Thursday, 18 June 2015
Meridian Foyer/Summit (The Commons Hotel)
It is not well understood how stationary Rossby waves, which are forced by topography, ocean heating, and transient momentum fluxes, respond to climate change. We investigate topographically forced stationary Rossby waves in an idealized GCM and simulate climate change by varying the amount of longwave absorption. Globally, tropospheric stationary-eddy kinetic energy (sEKE) behaves non-monotonically with climate change, first increasing, then decreasing in climates much warmer than modern. These changes are primarily driven by vortex stretching immediately over the topography, which is determined by the vertical profile of vertical velocity. Using the thermodynamic equation, we disentangle the many influences on the vertical velocity profiles such as static stability, horizontal temperature gradients, rotation, and the vertical profile of the zonal-mean wind.
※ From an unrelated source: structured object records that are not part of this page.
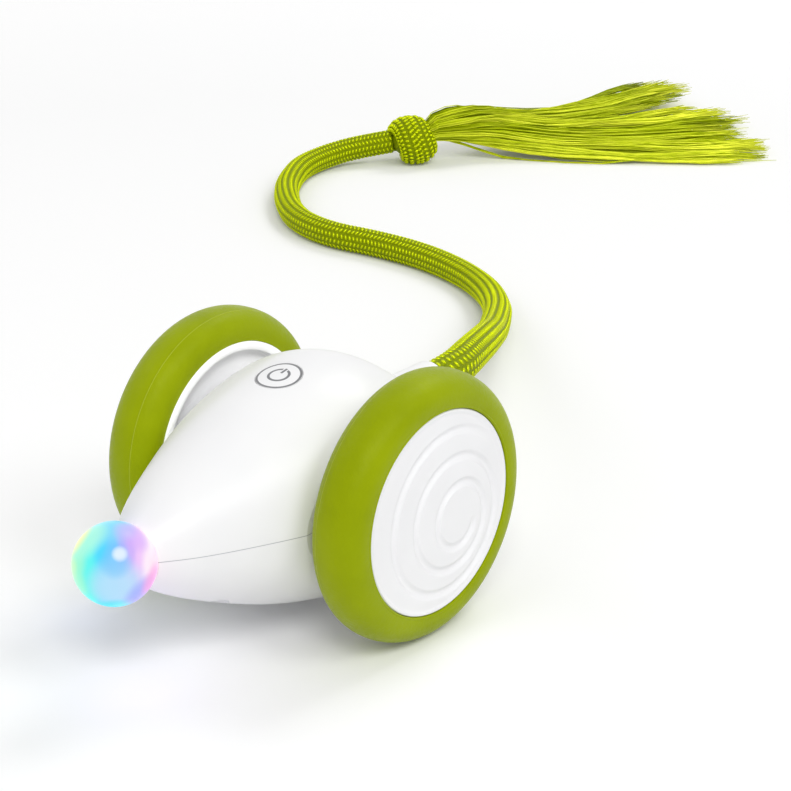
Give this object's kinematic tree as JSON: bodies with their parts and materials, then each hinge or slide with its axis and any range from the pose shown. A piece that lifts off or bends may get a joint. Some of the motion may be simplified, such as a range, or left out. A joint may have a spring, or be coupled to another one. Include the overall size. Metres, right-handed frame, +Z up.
{
  "type": "robotic mouse cat toy",
  "caption": "Teardrop robot mouse that rolls on large rubber-tyred wheels, with a glowing ball nose and a braided tail ending in a thread tassel.",
  "frame": {"origin": "on the floor, under the middle of the toy's box measured without its tail", "axes": "+X along the axle towards the mouse's left wheel, -Y the way the nose points, +Z up"},
  "size_m": [0.2487, 0.4618, 0.06],
  "materials": {
    "white_shell": "satin",
    "wheel_white": "satin",
    "tyre_silicone": "soft satin",
    "nose_diffuser": "translucent, lit from inside",
    "button_grey": "satin",
    "tail_braid": "glossy braid",
    "tail_thread": "glossy filament",
    "black_plastic": "matte",
    "circuit_board": "solder resist",
    "battery_wrap": "foil",
    "foam": "foam",
    "led_white": "clear",
    "lead_red": "insulated",
    "gear_case": "matte",
    "gear_white": "matte",
    "bush_plastic": "matte",
    "motor_can": "plated",
    "shaft_steel": "ground",
    "screw_steel": "plated",
    "socket_steel": "plated",
    "ferrule_brass": "turned"
  },
  "bodies": {
    "chassis": {"upper_shell": "white_shell", "lower_shell": "white_shell", "power_switch": "black_plastic", "main_board": "circuit_board", "board_chips": "black_plastic", "board_screws": "screw_steel", "battery_cell": "battery_wrap", "battery_pad": "foam", "usb_socket": "socket_steel", "charge_board": "circuit_board", "nose_ball": "nose_diffuser", "nose_led_board": "circuit_board", "nose_led": "led_white", "shell_screws": "screw_steel", "battery_leads": "lead_red", "nose_leads": "lead_red", "charge_leads": "lead_red", "tail_socket": "white_shell", "tail_ferrule": "ferrule_brass", "tail_cord": "tail_braid", "tail_knot": "tail_braid", "tail_tassel": "tail_thread", "left_gearbox_case": "gear_case", "left_gearbox_cover": "gear_case", "left_gearbox_screws": "screw_steel", "left_motor": "motor_can", "left_motor_leads": "lead_red", "left_idler_pin": "shaft_steel", "left_axle_bush": "bush_plastic", "right_gearbox_case": "gear_case", "right_gearbox_cover": "gear_case", "right_gearbox_screws": "screw_steel", "right_motor": "motor_can", "right_motor_leads": "lead_red", "right_idler_pin": "shaft_steel", "right_axle_bush": "bush_plastic"},
    "left_wheel": {"left_output_gear": "gear_white", "left_wheel_shaft": "shaft_steel", "left_wheel_screw": "screw_steel", "left_tyre": "tyre_silicone", "left_wheel_rim": "wheel_white", "left_hub_cap": "wheel_white"},
    "right_wheel": {"right_output_gear": "gear_white", "right_wheel_shaft": "shaft_steel", "right_wheel_screw": "screw_steel", "right_tyre": "tyre_silicone", "right_wheel_rim": "wheel_white", "right_hub_cap": "wheel_white"},
    "left_idler": {"left_idler_gear": "gear_white"},
    "right_idler": {"right_idler_gear": "gear_white"},
    "left_rotor": {"left_rotor_shaft": "shaft_steel", "left_motor_pinion": "gear_white"},
    "right_rotor": {"right_rotor_shaft": "shaft_steel", "right_motor_pinion": "gear_white"},
    "button": {"power_button": "button_grey", "switch_plunger": "black_plastic"}
  },
  "joints": [
    {"name": "left_wheel_spin", "type": "hinge", "parent": "chassis", "child": "left_wheel", "pos_m": [0.0296, 0.01405, 0.03], "axis": [1, 0, 0], "continuous": true},
    {"name": "left_idler_spin", "type": "hinge", "parent": "chassis", "child": "left_idler", "pos_m": [0.014, 0.00408, 0.03465], "axis": [1, 0, 0], "continuous": true},
    {"name": "left_rotor_spin", "type": "hinge", "parent": "chassis", "child": "left_rotor", "pos_m": [0.015, -0.00445, 0.0312], "axis": [1, 0, 0], "continuous": true},
    {"name": "right_wheel_spin", "type": "hinge", "parent": "chassis", "child": "right_wheel", "pos_m": [-0.0296, 0.01405, 0.03], "axis": [1, 0, 0], "continuous": true},
    {"name": "right_idler_spin", "type": "hinge", "parent": "chassis", "child": "right_idler", "pos_m": [-0.014, 0.00408, 0.03465], "axis": [1, 0, 0], "continuous": true},
    {"name": "right_rotor_spin", "type": "hinge", "parent": "chassis", "child": "right_rotor", "pos_m": [-0.015, -0.00445, 0.0312], "axis": [1, 0, 0], "continuous": true},
    {"name": "power_button_press", "type": "slide", "parent": "chassis", "child": "button", "axis": [0, 0.1949, -0.9808], "range_m": [0, 0.0006], "stiffness_N_per_m": 400}
  ],
  "couplings": [
    {"joint": "left_idler_spin", "follows": "left_wheel_spin", "ratio": -3.4},
    {"joint": "left_rotor_spin", "follows": "left_wheel_spin", "ratio": 12.24},
    {"joint": "right_idler_spin", "follows": "right_wheel_spin", "ratio": -3.4},
    {"joint": "right_rotor_spin", "follows": "right_wheel_spin", "ratio": 12.24}
  ]
}
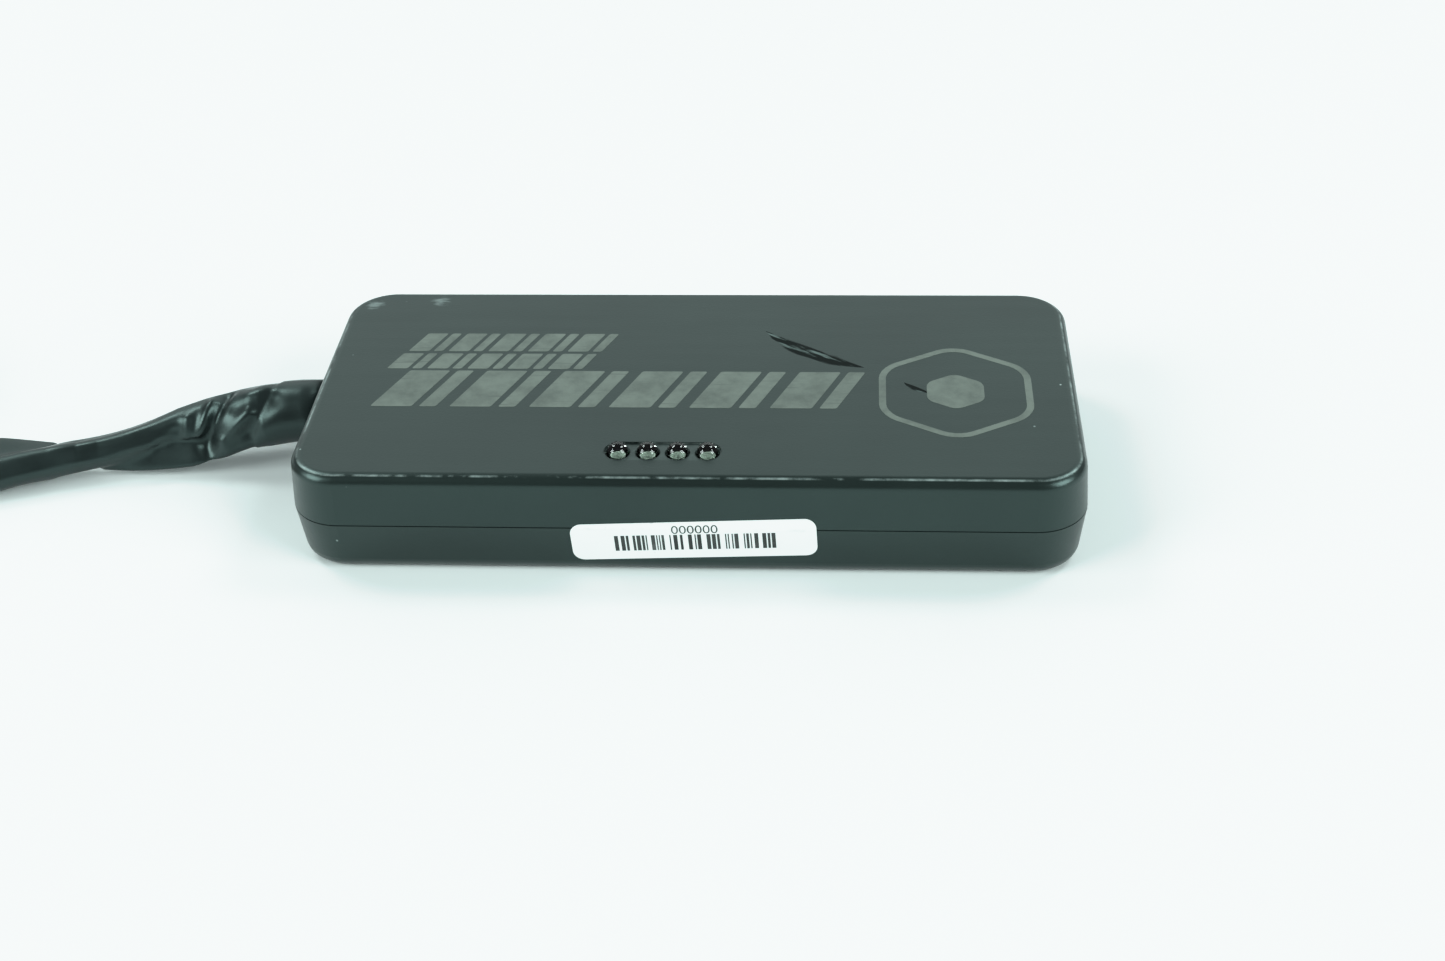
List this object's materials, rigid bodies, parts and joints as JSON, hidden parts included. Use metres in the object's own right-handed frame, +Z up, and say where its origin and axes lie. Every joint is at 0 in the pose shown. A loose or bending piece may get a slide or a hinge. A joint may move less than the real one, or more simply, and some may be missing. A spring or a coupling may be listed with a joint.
{
  "type": "electronic fuel injection tuning module",
  "caption": "Sealed two-shell plastic control box with four status lamps in a shallow recess and a stock label, on a sleeved harness that ends in a sealed plug.",
  "frame": {"origin": "the middle of the case's underside, on the surface that the case rests on", "axes": "+X along the case, away from the harness; +Y across it, away from the labelled wall; +Z up out of the top cover"},
  "size_m": [0.3045, 0.0634, 0.0168],
  "materials": {
    "case_plastic": "satin moulded black ABS, slightly worn",
    "silicone_seal": "soft orange silicone",
    "black_screw": "black oxide steel",
    "steel": "zinc-plated steel",
    "circuit_board": "green solder mask on glass epoxy",
    "chip_resin": "moulded epoxy",
    "chip_ceramic": "fired ceramic",
    "tinned_metal": "tin-plated",
    "can_metal": "drawn can",
    "wire_insulation": "thin-wall PVC insulation, assorted colours",
    "black_rubber": "moulded",
    "nylon_tie": "black nylon",
    "label_paper": "white printed label stock",
    "heat_shrink": "black polyolefin",
    "pvc_sleeve": "crumpled black PVC sleeve",
    "lamp_lens": "clear epoxy lens",
    "plug_nylon": "glass-filled black nylon",
    "wedge_lock_nylon": "orange nylon"
  },
  "bodies": {
    "module": {"top_cover": "case_plastic", "bottom_cover": "case_plastic", "case_gasket": "silicone_seal", "case_screws": "black_screw", "circuit_board": "circuit_board", "board_screws": "steel", "processor": "chip_resin", "processor_pins": "tinned_metal", "crystal": "can_metal", "filter_capacitor_1": "can_metal", "filter_capacitor_2": "can_metal", "surge_diode": "chip_resin", "chip_resistors": "chip_resin", "chip_capacitors": "chip_ceramic", "board_wires": "wire_insulation", "cable_grommet": "black_rubber", "retaining_tie": "nylon_tie", "barcode_label": "label_paper", "entry_sleeve": "heat_shrink", "harness_sleeve": "pvc_sleeve", "harness_hank": "pvc_sleeve", "harness_tail": "pvc_sleeve", "hank_tie": "nylon_tie", "end_sleeve": "heat_shrink", "plug_wires": "wire_insulation", "injector_drivers": "chip_resin", "driver_tabs": "tinned_metal", "voltage_regulator": "chip_resin", "regulator_tab": "tinned_metal", "lamp_1": "lamp_lens", "lamp_2": "lamp_lens", "lamp_3": "lamp_lens", "lamp_4": "lamp_lens", "lamp_leads": "tinned_metal", "plug_housing": "plug_nylon", "plug_face_seal": "silicone_seal", "plug_wire_seal": "silicone_seal", "plug_rear_cap": "plug_nylon", "plug_terminals": "tinned_metal"},
    "latch": {"plug_latch": "plug_nylon"},
    "wedge": {"plug_wedge_lock": "wedge_lock_nylon"}
  },
  "joints": [
    {"name": "latch_hinge", "type": "hinge", "parent": "module", "child": "latch", "pos_m": [-0.1495, 0.003, 0.0152], "axis": [0, -1, 0], "range_deg": [0, 6], "stiffness_Nm_per_rad": 0.02},
    {"name": "wedge_slide", "type": "slide", "parent": "module", "child": "wedge", "axis": [1, 0, 0], "range_m": [0, 0.002]}
  ]
}
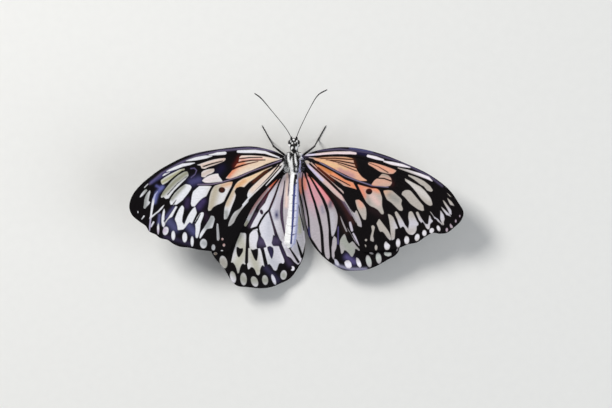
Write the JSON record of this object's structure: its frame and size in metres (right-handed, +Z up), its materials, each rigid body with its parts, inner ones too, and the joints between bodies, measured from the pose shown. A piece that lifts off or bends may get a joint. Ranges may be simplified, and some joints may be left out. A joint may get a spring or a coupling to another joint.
{
  "type": "paper kite butterfly",
  "caption": "Life-size still model of a large pale butterfly with black-veined wings spread, standing on its walking legs.",
  "frame": {"origin": "on the floor, below the middle of the model's bounds", "axes": "+Y towards the head, +Z up from the floor, +X to the butterfly's right side, which is the picture's right"},
  "size_m": [0.1284, 0.076, 0.025],
  "materials": {
    "black_cuticle": "satin black chitin with fine hairs",
    "pale_cuticle": "soft pale scaled cuticle",
    "eye": "smooth dark compound eye",
    "wing": "scaled membrane, pale panels between black veins"
  },
  "bodies": {
    "root": {"head": "black_cuticle", "eye_left": "eye", "eye_right": "eye", "antenna_left": "black_cuticle", "antenna_right": "black_cuticle", "palp_left": "black_cuticle", "palp_right": "black_cuticle", "proboscis": "black_cuticle", "thorax": "black_cuticle", "abdomen": "pale_cuticle", "forewing_left": "wing", "forewing_right": "wing", "hindwing_left": "wing", "hindwing_right": "wing", "foreleg_left": "black_cuticle", "foreleg_right": "black_cuticle", "middle_femur_left": "black_cuticle", "middle_femur_right": "black_cuticle", "middle_tibia_left": "black_cuticle", "middle_tibia_right": "black_cuticle", "middle_tarsus_left": "black_cuticle", "middle_tarsus_right": "black_cuticle", "hind_femur_left": "black_cuticle", "hind_femur_right": "black_cuticle", "hind_tibia_left": "black_cuticle", "hind_tibia_right": "black_cuticle", "hind_tarsus_left": "black_cuticle", "hind_tarsus_right": "black_cuticle"}
  },
  "joints": []
}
This analysis shows that topographically forced sEKE largely tracks the inverse of tropospheric static stability and thus behaves similar to transient-eddy kinetic energy with warming. For comparison, we find a significant decrease in annual-mean sEKE in the 20 - 50°N latitude band in the CMIP5 RCP8.5 scenario. We investigate whether this is related to increasing tropospheric static stability in agreement with the idealized GCM findings.